Instructions for the task: Copy out all of the material exactly.

Data shown:
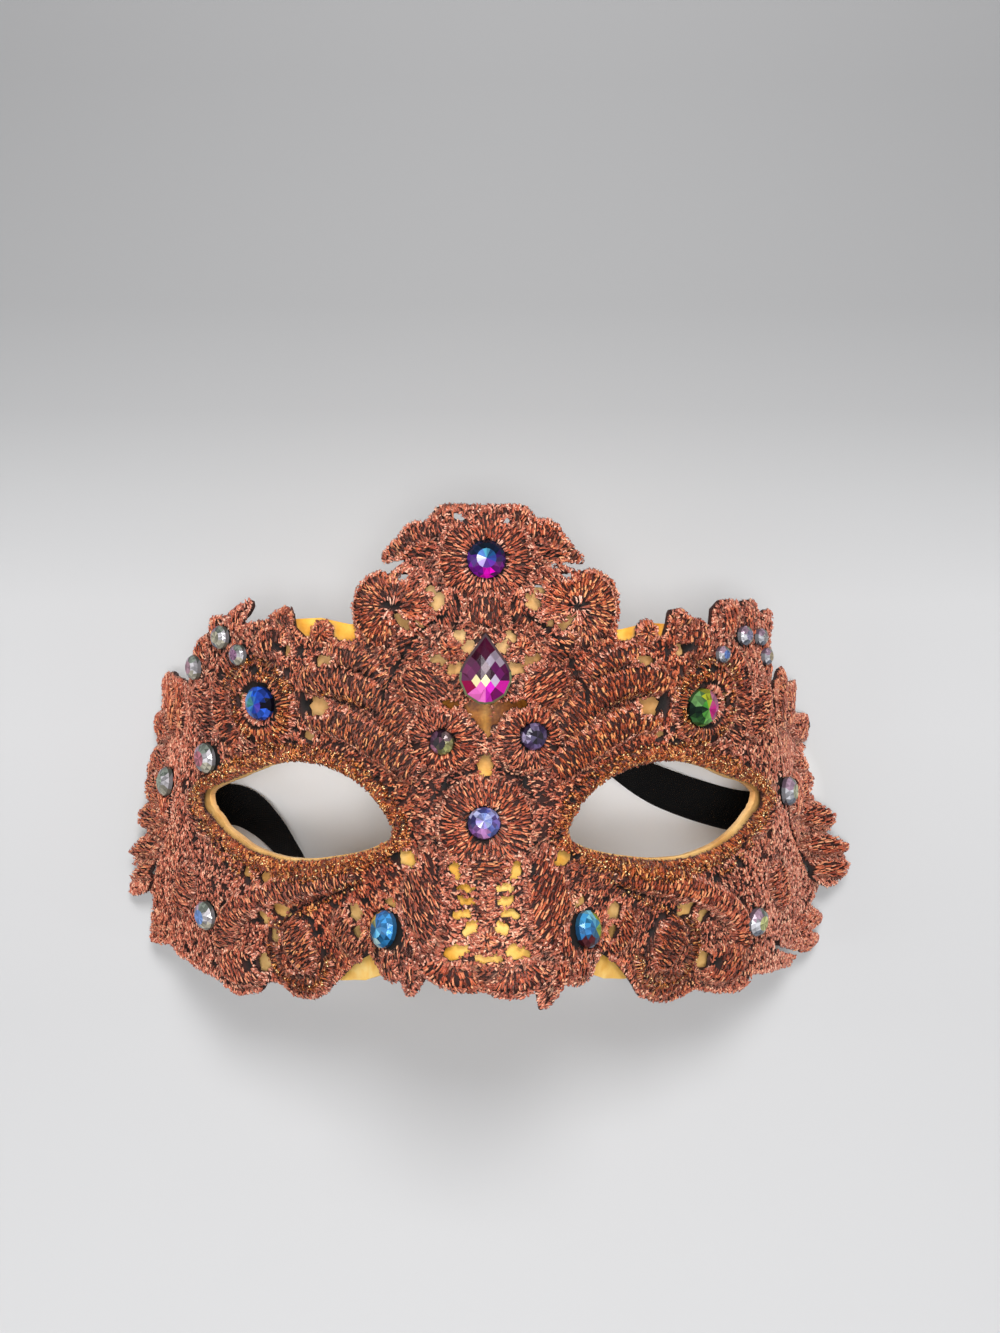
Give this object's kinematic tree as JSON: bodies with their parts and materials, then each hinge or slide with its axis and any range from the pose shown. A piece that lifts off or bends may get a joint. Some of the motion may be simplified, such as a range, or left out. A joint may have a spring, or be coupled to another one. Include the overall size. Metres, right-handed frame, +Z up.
{
  "type": "lace venetian mask",
  "caption": "Half mask for eyes and nose: a thin curved shell with two eye holes, dressed in raised lace and faceted stones, with an elastic strap.",
  "frame": {"origin": "on the surface the mask lies on, under the middle of its outline", "axes": "+Z up, out of the mask's face; +Y towards the crest; +X to the viewer's right"},
  "size_m": [0.1694, 0.106, 0.0827],
  "materials": {
    "gold_paint": "gold paint over papier-mache, soft sheen, slightly brushed",
    "rose_lace": "stiff guipure lace of rose-copper thread with copper glitter",
    "violet_glass": "faceted, foil-backed, violet to magenta",
    "blue_glass": "faceted, foil-backed, blue with green and gold lights",
    "clear_glass": "faceted, foil-backed, pale with rainbow lights",
    "black_elastic": "matt woven elastic"
  },
  "bodies": {
    "root": {"mask_base": "gold_paint", "front_lace": "rose_lace", "left_wing_lace": "rose_lace", "right_wing_lace": "rose_lace", "crest_stone": "violet_glass", "bridge_stone": "clear_glass", "left_flower_stone": "violet_glass", "right_flower_stone": "violet_glass", "left_temple_stone": "blue_glass", "right_temple_stone": "blue_glass", "left_cheek_stone": "blue_glass", "right_cheek_stone": "blue_glass", "left_side_stone_1": "clear_glass", "left_side_stone_2": "clear_glass", "left_side_stone_3": "clear_glass", "left_side_stone_4": "clear_glass", "left_side_stone_5": "clear_glass", "left_side_stone_6": "clear_glass", "right_side_stone_1": "clear_glass", "right_side_stone_2": "clear_glass", "right_side_stone_3": "clear_glass", "right_side_stone_4": "clear_glass", "right_side_stone_5": "clear_glass", "right_side_stone_6": "clear_glass", "teardrop_stone": "violet_glass", "strap": "black_elastic"}
  },
  "joints": []
}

Task output:
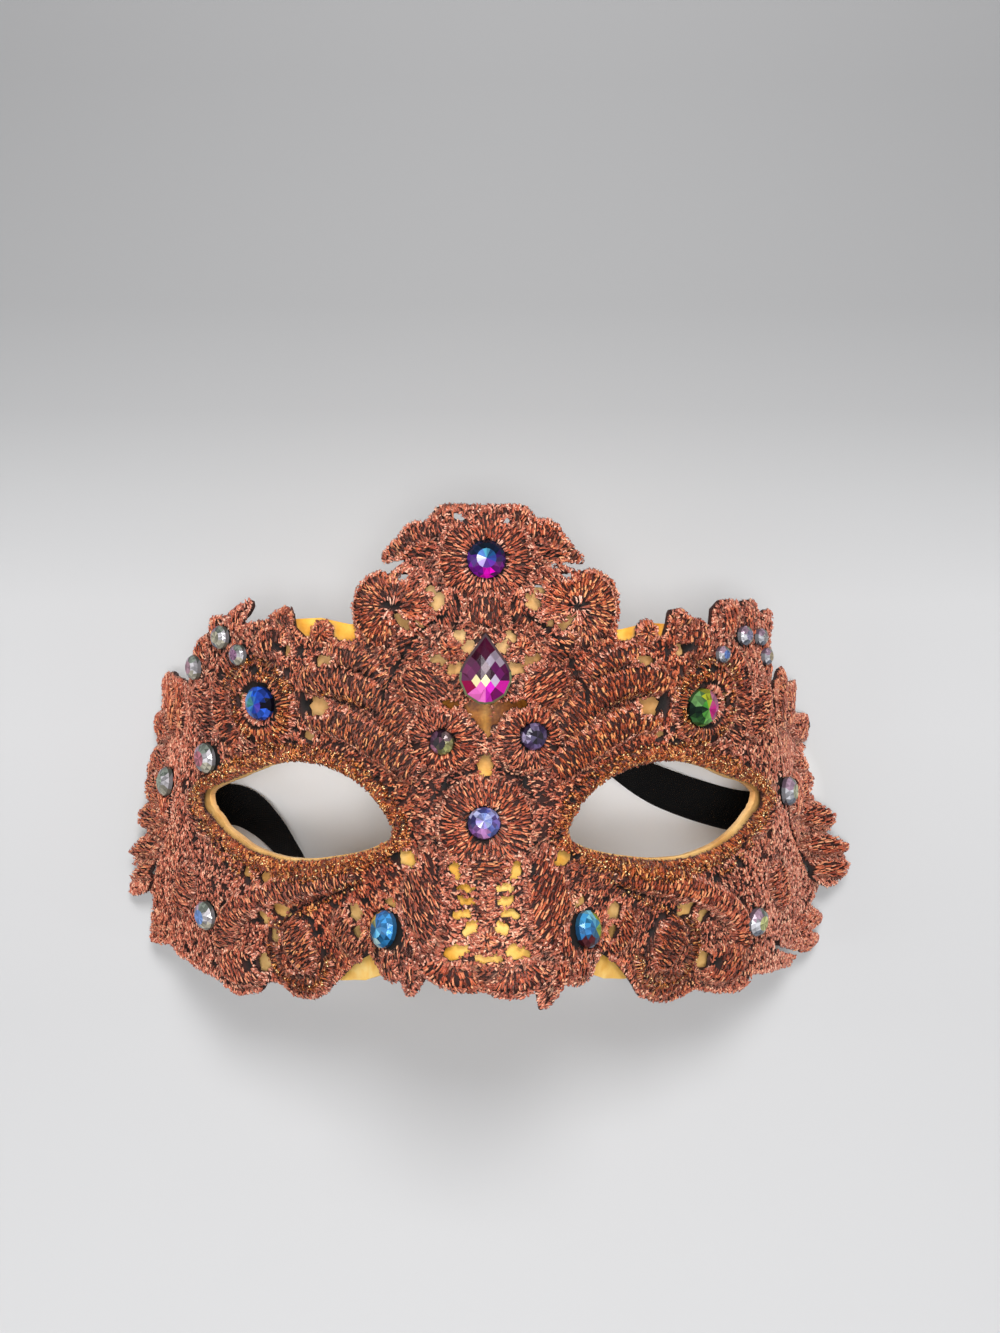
Give this object's kinematic tree as JSON: bodies with their parts and materials, then each hinge or slide with its axis and any range from the pose shown. A piece that lifts off or bends may get a joint. Some of the motion may be simplified, such as a range, or left out. A joint may have a spring, or be coupled to another one. Include the overall size. Metres, right-handed frame, +Z up.
{
  "type": "lace venetian mask",
  "caption": "Half mask for eyes and nose: a thin curved shell with two eye holes, dressed in raised lace and faceted stones, with an elastic strap.",
  "frame": {"origin": "on the surface the mask lies on, under the middle of its outline", "axes": "+Z up, out of the mask's face; +Y towards the crest; +X to the viewer's right"},
  "size_m": [0.1694, 0.106, 0.0827],
  "materials": {
    "gold_paint": "gold paint over papier-mache, soft sheen, slightly brushed",
    "rose_lace": "stiff guipure lace of rose-copper thread with copper glitter",
    "violet_glass": "faceted, foil-backed, violet to magenta",
    "blue_glass": "faceted, foil-backed, blue with green and gold lights",
    "clear_glass": "faceted, foil-backed, pale with rainbow lights",
    "black_elastic": "matt woven elastic"
  },
  "bodies": {
    "root": {"mask_base": "gold_paint", "front_lace": "rose_lace", "left_wing_lace": "rose_lace", "right_wing_lace": "rose_lace", "crest_stone": "violet_glass", "bridge_stone": "clear_glass", "left_flower_stone": "violet_glass", "right_flower_stone": "violet_glass", "left_temple_stone": "blue_glass", "right_temple_stone": "blue_glass", "left_cheek_stone": "blue_glass", "right_cheek_stone": "blue_glass", "left_side_stone_1": "clear_glass", "left_side_stone_2": "clear_glass", "left_side_stone_3": "clear_glass", "left_side_stone_4": "clear_glass", "left_side_stone_5": "clear_glass", "left_side_stone_6": "clear_glass", "right_side_stone_1": "clear_glass", "right_side_stone_2": "clear_glass", "right_side_stone_3": "clear_glass", "right_side_stone_4": "clear_glass", "right_side_stone_5": "clear_glass", "right_side_stone_6": "clear_glass", "teardrop_stone": "violet_glass", "strap": "black_elastic"}
  },
  "joints": []
}